Au Soudan, près du barrage de Merowe, Maher travaille dans une briqueterie traditionnelle alimentée par les eaux du Nil. Chaque soir, il s'aventure secrètement dans le désert pour construire une mystérieuse structure en terre. Alors que le peuple soudanais se soulève pour réclamer sa liberté, sa création semble prendre vie...
Karim Goury
Que construit Maher, caché au milieu du désert ? Nous ne le saurons probablement jamais. Est-ce vraiment important ?
Maher est un travailleur soudanais, un maçon qui fabrique des briques avec de la boue récoltée sur les rives du Nil. Un rapide appel téléphonique nous a permis de comprendre qu'il avait de la famille quelque part, mais c'est tout. Il vit dans un abri de fortune sur les rives du fleuve, avec ses collègues.
Au loin, la révolution qui mettra fin à la dictature d'Omar Al-Bashir, dont on entend les progrès dans le grésillement d'une radio.
Tout autour de cette usine de briques se trouve le désert. Une montagne plate est le seul relief de la région. Non loin de là, nous entendons le grondement du barrage de Merowe, qui crache des torrents d'eau vers on ne sait quelle partie du désert - ou dans quel but.

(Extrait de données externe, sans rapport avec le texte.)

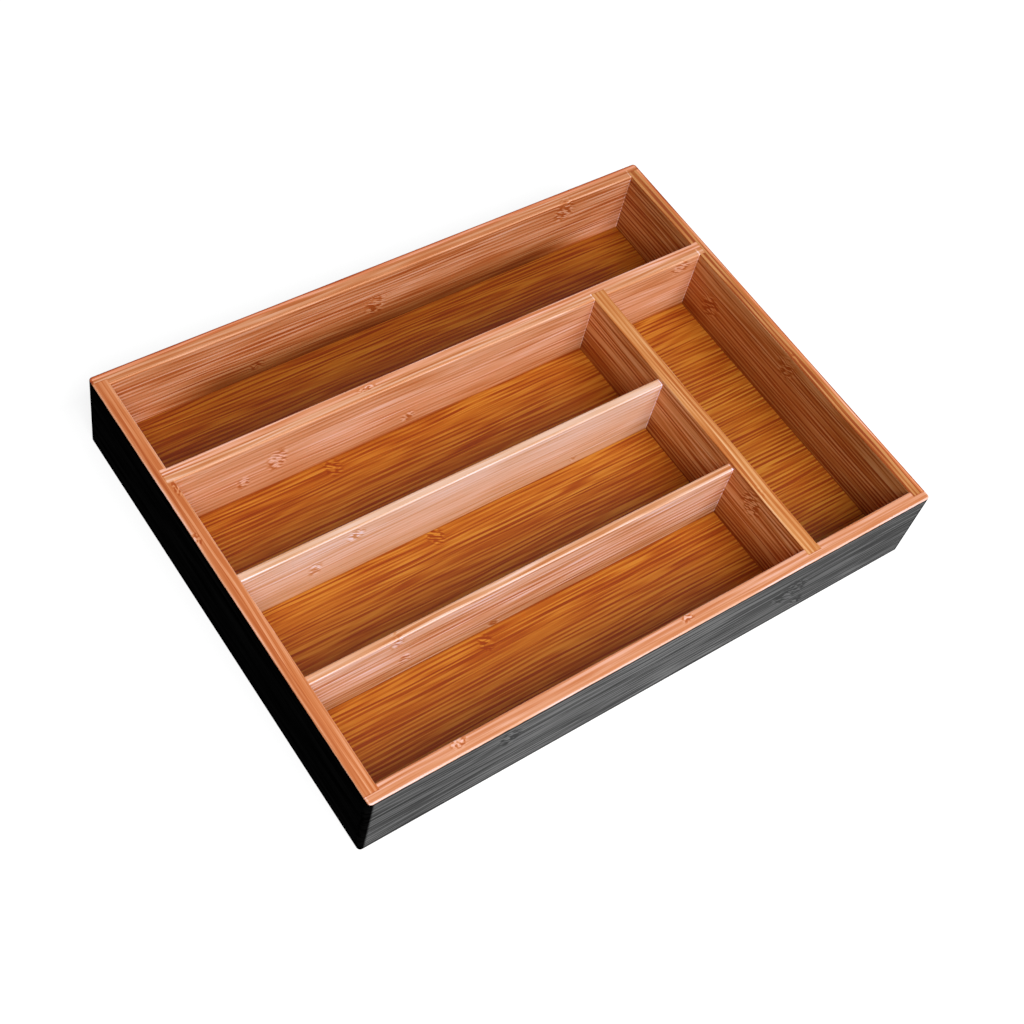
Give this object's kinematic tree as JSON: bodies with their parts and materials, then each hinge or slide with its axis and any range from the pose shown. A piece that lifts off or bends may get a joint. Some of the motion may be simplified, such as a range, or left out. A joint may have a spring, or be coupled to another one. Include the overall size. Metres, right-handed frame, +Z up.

La nécessité, en revanche, se fait sentir lorsque le contremaître arrive en voiture pour distribuer quelques billets à ses ouvriers, sans même prendre la peine de descendre du siège du conducteur, et lorsqu'il néglige de payer certains ouvriers dès que l'un d'entre eux vient réclamer son dû. La nécessité est celle de Maher lorsqu'il vient emprunter, pour la énième fois, la moto d'un ami pour aller construire sa pyramide. Car nous ne sommes pas très loin des pyramides - des autres pyramides, pas les égyptiennes mais celles de Méroé, des pharaons noirs, presque oubliées.
La pyramide de Maher est impressionnante. Réalisée à la seule force de ses mains, elle semble vivante. On dirait un monstre, un géant, un magicien. Elle ressemble au cauchemar qui hante ses nuits hallucinées, durant lesquelles il erre dans une forêt dense, une forêt qui n'existe probablement pas dans ce coin du Soudan.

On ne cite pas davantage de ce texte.